Griffiths, also an avid outdoorsman, agrees: “The ritual makes Totem even more alluring,” he says.
In order to evoke prosperity or good luck before a hunt, fishing trip or other outing, Topel pours a half-ounce of Totem into local honey-rimmed copitas (shallow clay mezcal cups). Then to “ignite the spirit of adventure” and tame the bite, the drinks are set alight for a toast.
“Totem was ultimately created as a celebration of Texas,” says Topel, “as well as life, death and everything in between.”

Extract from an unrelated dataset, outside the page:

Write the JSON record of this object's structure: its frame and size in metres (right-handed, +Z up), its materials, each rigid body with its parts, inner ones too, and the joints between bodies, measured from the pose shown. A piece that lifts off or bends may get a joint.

Note on Griffiths’ book: Acclaimed chef Jesse Griffiths and photographer Horton have established a Kickstarter to fund their sophomore release, The Hog Book: A Chef’s Guide to Hunting, Preparing and Cooking Wild Pigs. The decision to self publish, says Griffiths, was born of a desire to “do justice to the subject matter in an honest and unfiltered manner – this is not a book for the squeamish. This control allows us to accurately and frankly portray the process of getting wild pigs from the woods to the table, and self-publishing also transforms the book into a community project. Connection to community and promotion of food sustainability have always been central to the mission of the restaurant and hunting school.”
To enjoy Totem in a cocktail, Topel created a soothing toddy for brisk fall and winter nights:
The Golden Fleece
3 ounces hot water
1/2 tablespoon local honey
1 1/2 ounces Totem
3 ounces whole milk (oat milk is a good substitute)
Garnish: cinnamon stick and freshly grated nutmeg
1 teaspoon Golden Milk (available at Whole Foods, Central Market or on Amazon; Topel says to use whatever brand you like best)
Gently warm milk in a small saucepan, stirring constantly. Remove from heat.
In a mug, add hot water, chamomile tea and Golden Milk. Using the cinnamon stick, gently stir in honey. Steep for 5 minutes, remove teabag, add Totem, and top with warmed milk. Garnish with nutmeg.